-------- Records for the exercise
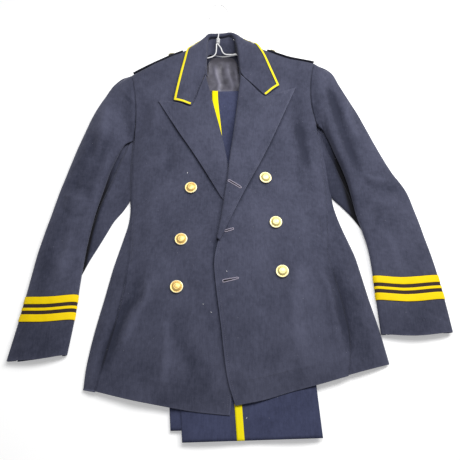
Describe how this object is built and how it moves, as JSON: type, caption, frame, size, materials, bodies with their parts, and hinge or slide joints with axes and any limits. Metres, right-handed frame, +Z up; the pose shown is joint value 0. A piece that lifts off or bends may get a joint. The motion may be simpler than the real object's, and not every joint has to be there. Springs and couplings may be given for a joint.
{
  "type": "double-breasted dress uniform on a wire hanger",
  "caption": "Navy wool double-breasted dress coat with peak lapels, yellow braid and gilt buttons, laid flat on a wire hanger with striped trousers folded inside.",
  "frame": {"origin": "centre of the bounding box's underside, on the surface that the uniform lies on", "axes": "+Z up from that surface, +Y along the coat from the hem to the collar, +X to the right of a viewer who faces the coat's front"},
  "size_m": [0.812, 0.9366, 0.0648],
  "materials": {
    "back_left": "napped wool",
    "back_neck_lining": "satin",
    "back_right": "napped wool",
    "button_left_1": "gilt",
    "button_left_2": "gilt",
    "button_left_3": "gilt",
    "button_right_1": "gilt",
    "button_right_2": "gilt",
    "button_right_3": "gilt",
    "collar": "napped wool",
    "collar_braid_left": "woven braid",
    "collar_braid_right": "woven braid",
    "collar_stand": "napped wool",
    "cuff_braid_left_1": "woven braid",
    "cuff_braid_left_2": "woven braid",
    "cuff_braid_left_3": "woven braid",
    "cuff_braid_right_1": "woven braid",
    "cuff_braid_right_2": "woven braid",
    "cuff_braid_right_3": "woven braid",
    "front_left": "napped wool",
    "front_right": "napped wool",
    "hanger_wire": "white coated",
    "lapel_left": "napped wool",
    "lapel_right": "napped wool",
    "shoulder_strap_left": "napped wool",
    "shoulder_strap_right": "napped wool",
    "side_left": "napped wool",
    "side_right": "napped wool",
    "sleeve_top_left": "napped wool",
    "sleeve_top_right": "napped wool",
    "sleeve_under_left": "napped wool",
    "sleeve_under_right": "napped wool",
    "strap_button_left": "gilt",
    "strap_button_right": "gilt",
    "trouser_leg_lower": "fine twill",
    "trouser_leg_upper": "fine twill",
    "trouser_stripe": "woven braid",
    "trouser_waist_half": "fine twill"
  },
  "bodies": {
    "root": {"back_left": "back_left", "back_neck_lining": "back_neck_lining", "back_right": "back_right", "button_left_1": "button_left_1", "button_left_2": "button_left_2", "button_left_3": "button_left_3", "button_right_1": "button_right_1", "button_right_2": "button_right_2", "button_right_3": "button_right_3", "collar": "collar", "collar_braid_left": "collar_braid_left", "collar_braid_right": "collar_braid_right", "collar_stand": "collar_stand", "cuff_braid_left_1": "cuff_braid_left_1", "cuff_braid_left_2": "cuff_braid_left_2", "cuff_braid_left_3": "cuff_braid_left_3", "cuff_braid_right_1": "cuff_braid_right_1", "cuff_braid_right_2": "cuff_braid_right_2", "cuff_braid_right_3": "cuff_braid_right_3", "front_left": "front_left", "front_right": "front_right", "hanger_wire": "hanger_wire", "lapel_left": "lapel_left", "lapel_right": "lapel_right", "shoulder_strap_left": "shoulder_strap_left", "shoulder_strap_right": "shoulder_strap_right", "side_left": "side_left", "side_right": "side_right", "sleeve_top_left": "sleeve_top_left", "sleeve_top_right": "sleeve_top_right", "sleeve_under_left": "sleeve_under_left", "sleeve_under_right": "sleeve_under_right", "strap_button_left": "strap_button_left", "strap_button_right": "strap_button_right", "trouser_leg_lower": "trouser_leg_lower", "trouser_leg_upper": "trouser_leg_upper", "trouser_stripe": "trouser_stripe", "trouser_waist_half": "trouser_waist_half"}
  },
  "joints": []
}
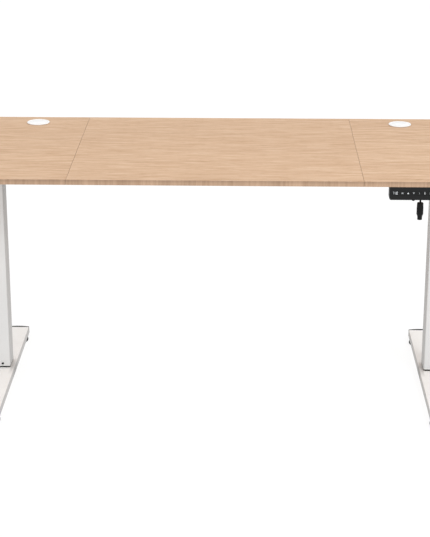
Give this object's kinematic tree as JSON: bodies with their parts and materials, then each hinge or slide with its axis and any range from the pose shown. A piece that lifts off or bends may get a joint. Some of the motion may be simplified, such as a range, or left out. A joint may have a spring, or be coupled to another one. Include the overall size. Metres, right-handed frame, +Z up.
{
  "type": "height adjustable standing desk",
  "caption": "Height adjustable standing desk with an oak-look three-board top, white telescopic columns on long feet, cable grommets and a small black keypad.",
  "frame": {"origin": "on the floor under the middle of the whole footprint, 21 mm in front of the columns' middle", "axes": "+X to the right along the desk, +Y to its back, +Z up"},
  "size_m": [1.4, 0.7426, 0.7109],
  "materials": {
    "oak_laminate": "satin",
    "white_paint": "satin",
    "bright_steel": "satin",
    "cast_alloy": "matte",
    "dark_steel": "satin",
    "white_plastic": "matte",
    "charcoal_plastic": "matte",
    "black_plastic": "matte",
    "display_glass": "gloss",
    "cord_jacket": "matte",
    "circuit_board": "satin"
  },
  "bodies": {
    "base": {"foot_left": "white_paint", "foot_cap_left_front": "black_plastic", "foot_cap_left_back": "black_plastic", "inner_tube_left": "white_paint", "spindle_nut_left": "black_plastic", "upper_glide_left": "black_plastic", "foot_right": "white_paint", "foot_cap_right_front": "black_plastic", "foot_cap_right_back": "black_plastic", "inner_tube_right": "white_paint", "spindle_nut_right": "black_plastic", "upper_glide_right": "black_plastic"},
    "top": {"desktop_left": "oak_laminate", "desktop_center": "oak_laminate", "desktop_right": "oak_laminate", "rail_front": "white_paint", "rail_back": "white_paint", "motor_gearhead": "cast_alloy", "motor_can": "dark_steel", "motor_lead": "cord_jacket", "control_box": "charcoal_plastic", "control_box_lid": "charcoal_plastic", "control_board": "circuit_board", "mains_inlet": "black_plastic", "keypad_housing": "charcoal_plastic", "keypad_fascia": "charcoal_plastic", "keypad_display": "display_glass", "keypad_screw": "dark_steel", "keypad_gland": "black_plastic", "keypad_lead": "cord_jacket", "keypad_plug": "black_plastic", "grommet_sleeve_left": "white_plastic", "outer_tube_left": "white_paint", "lower_glide_left": "black_plastic", "glide_screw_left": "dark_steel", "column_head_left": "dark_steel", "gearbox_left": "cast_alloy", "side_arm_left": "white_paint", "grommet_sleeve_right": "white_plastic", "outer_tube_right": "white_paint", "lower_glide_right": "black_plastic", "glide_screw_right": "dark_steel", "column_head_right": "dark_steel", "gearbox_right": "cast_alloy", "side_arm_right": "white_paint"},
    "spindle_left": {"spindle_left": "bright_steel"},
    "spindle_right": {"spindle_right": "bright_steel"},
    "drive_shaft": {"drive_shaft": "bright_steel"},
    "leveller_left_front": {"leveller_left_front": "black_plastic"},
    "leveller_left_back": {"leveller_left_back": "black_plastic"},
    "grommet_cap_left": {"grommet_cap_left": "white_plastic"},
    "leveller_right_front": {"leveller_right_front": "black_plastic"},
    "leveller_right_back": {"leveller_right_back": "black_plastic"},
    "grommet_cap_right": {"grommet_cap_right": "white_plastic"},
    "key_memory": {"key_memory": "charcoal_plastic"},
    "key_up": {"key_up": "charcoal_plastic"},
    "key_down": {"key_down": "charcoal_plastic"},
    "key_one": {"key_one": "charcoal_plastic"},
    "key_two": {"key_two": "charcoal_plastic"},
    "key_three": {"key_three": "charcoal_plastic"}
  },
  "joints": [
    {"name": "lift", "type": "slide", "parent": "base", "child": "top", "axis": [0, 0, 1], "range_m": [0, 0.46]},
    {"name": "spindle_turn_left", "type": "hinge", "parent": "top", "child": "spindle_left", "pos_m": [-0.643, 0.02125, 0.668], "axis": [0, 0, 1], "range_deg": [0, 16563]},
    {"name": "spindle_turn_right", "type": "hinge", "parent": "top", "child": "spindle_right", "pos_m": [0.643, 0.02125, 0.668], "axis": [0, 0, 1], "range_deg": [0, 16563]},
    {"name": "shaft_turn", "type": "hinge", "parent": "top", "child": "drive_shaft", "pos_m": [0, 0.02125, 0.668], "axis": [1, 0, 0], "range_deg": [0, 16563]},
    {"name": "leveller_left_front_screw", "type": "slide", "parent": "base", "child": "leveller_left_front", "axis": [0, 0, -1], "range_m": [0, 0.008]},
    {"name": "leveller_left_back_screw", "type": "slide", "parent": "base", "child": "leveller_left_back", "axis": [0, 0, -1], "range_m": [0, 0.008]},
    {"name": "grommet_cap_left_lift", "type": "slide", "parent": "top", "child": "grommet_cap_left", "axis": [0, 0, 1], "range_m": [0, 0.03]},
    {"name": "leveller_right_front_screw", "type": "slide", "parent": "base", "child": "leveller_right_front", "axis": [0, 0, -1], "range_m": [0, 0.008]},
    {"name": "leveller_right_back_screw", "type": "slide", "parent": "base", "child": "leveller_right_back", "axis": [0, 0, -1], "range_m": [0, 0.008]},
    {"name": "grommet_cap_right_lift", "type": "slide", "parent": "top", "child": "grommet_cap_right", "axis": [0, 0, 1], "range_m": [0, 0.03]},
    {"name": "key_memory_press", "type": "slide", "parent": "top", "child": "key_memory", "axis": [0, 1, 0], "range_m": [0, 0.0008], "stiffness_N_per_m": 400, "springref_m": -0.0005},
    {"name": "key_up_press", "type": "slide", "parent": "top", "child": "key_up", "axis": [0, 1, 0], "range_m": [0, 0.0008], "stiffness_N_per_m": 400, "springref_m": -0.0005},
    {"name": "key_down_press", "type": "slide", "parent": "top", "child": "key_down", "axis": [0, 1, 0], "range_m": [0, 0.0008], "stiffness_N_per_m": 400, "springref_m": -0.0005},
    {"name": "key_one_press", "type": "slide", "parent": "top", "child": "key_one", "axis": [0, 1, 0], "range_m": [0, 0.0008], "stiffness_N_per_m": 400, "springref_m": -0.0005},
    {"name": "key_two_press", "type": "slide", "parent": "top", "child": "key_two", "axis": [0, 1, 0], "range_m": [0, 0.0008], "stiffness_N_per_m": 400, "springref_m": -0.0005},
    {"name": "key_three_press", "type": "slide", "parent": "top", "child": "key_three", "axis": [0, 1, 0], "range_m": [0, 0.0008], "stiffness_N_per_m": 400, "springref_m": -0.0005}
  ],
  "couplings": [
    {"joint": "spindle_turn_left", "follows": "lift", "rad_per_m": 628.32},
    {"joint": "spindle_turn_right", "follows": "lift", "rad_per_m": 628.32},
    {"joint": "shaft_turn", "follows": "lift", "rad_per_m": 628.32}
  ]
}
----------------
Requirement =>
Pull out every line above that holds the word "joints".

Exercise answer =>
Describe how this object is built and how it moves, as JSON: type, caption, frame, size, materials, bodies with their parts, and hinge or slide joints with axes and any limits. Metres, right-handed frame, +Z up; the pose shown is joint value 0. A piece that lifts off or bends may get a joint. The motion may be simpler than the real object's, and not every joint has to be there. Springs and couplings may be given for a joint.
  "joints": []
  "joints": [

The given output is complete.